Crafting a better preview
Traditionally, Netflix relied on word of mouth or brief descriptions to help people decide whether they would like content. However, this only provides limited value, in the sense that reading a description of a food dish will help you predict if you like it or not, Teixeira said. There is nothing like a brief sample to help you make up your mind.
Netflix also created a recommendation engine to help prioritize the order in which suggestions are shown to consumers. But it's still up to the consumer to predict whether they will like the movie from a limited bit of information.
When Netflix started experimenting with smaller clips to make it easier for customers to decide if they would enjoy a movie, they initially took just the first couple of seconds from the movie studio trailer, but this led to suboptimal results, Teixeira said.
Filtering the good stuff
So Netflix used emotional analytics to try to help them shrink clips in a better way.

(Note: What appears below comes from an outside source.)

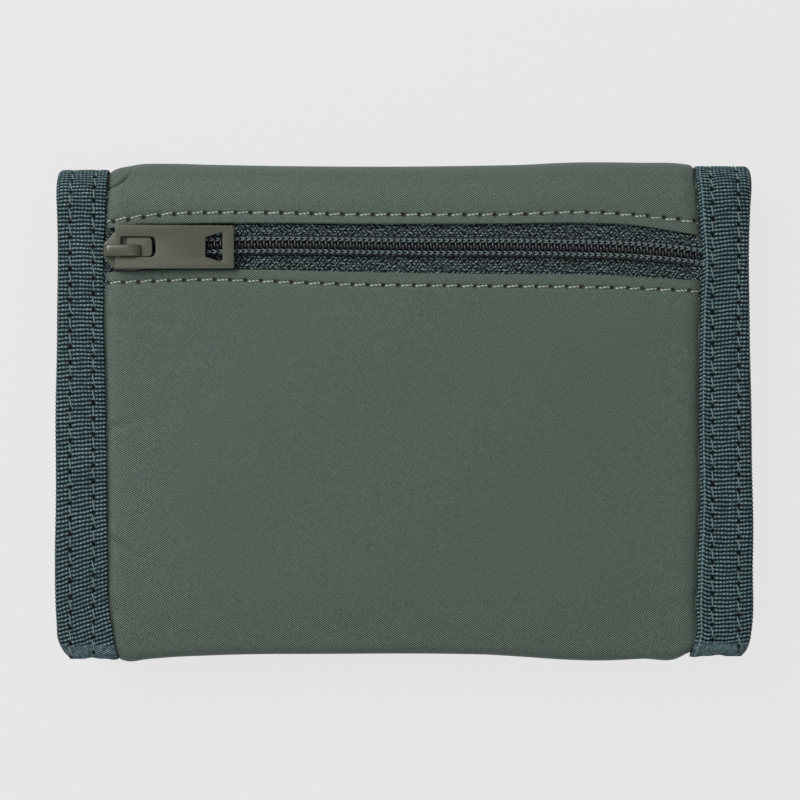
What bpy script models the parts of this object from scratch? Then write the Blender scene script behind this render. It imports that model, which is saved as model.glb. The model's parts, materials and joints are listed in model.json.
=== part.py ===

"Our original idea was that people watch movies to feel certain emotions," Teixeira said.
At a high level, the plot is a delivery mechanism for experiencing happiness, surprise, fear, sadness and even anger. Netflix hit upon the idea of using emotional analytics to identify when people felt more of a particular emotion such as happiness in a comedy, sadness in a tragedy or fear in a horror movie and recruited customers to watch the trailers and record their facial expressions.
This worked out well for comedies, as people spontaneously laugh or smile in response to a humorous scene. Researchers were able to identify the moments in the comedies that elicited the greatest laughter, which could be filtered down into a shorter trailer.
Context is everything
The idea did not pan out as well for other kinds of movies. People don't reflect intense fear, sadness or anger in their faces when they watch ads and shows on the screen, Teixeira said.
"It's not because the technology is bad -- it is a matter of context," he said.
Netflix found that these other types of emotions take more intense stimuli or more time for people to spontaneously express them on their faces.
At the beginning of every technology there is a tendency to overhype its value, Teixeira said. With emotional analytics, early proponents suggested the technology would make it possible to film virtually anyone to know how they are feeling and then influence or persuade them. In Teixeira's experience, emotional analytics is useful within a limited context, such as understanding the virality of an advertisement or understanding how people feel about an internet experience.
The core idea for emotional analytics builds upon research by psychologist Paul Ekman that identified common patterns of facial expressions associated with given emotions. Software tools can then help translate and record these emotional expressions as people are exposed to a particular experience.
This used to be done by hand, but now researchers can record changes up to 10 times per second, Teixeira said. With emotional tracking, researchers can get more fine-tuned data about a customer's experience during an ongoing ad, movie trailer or internet experience.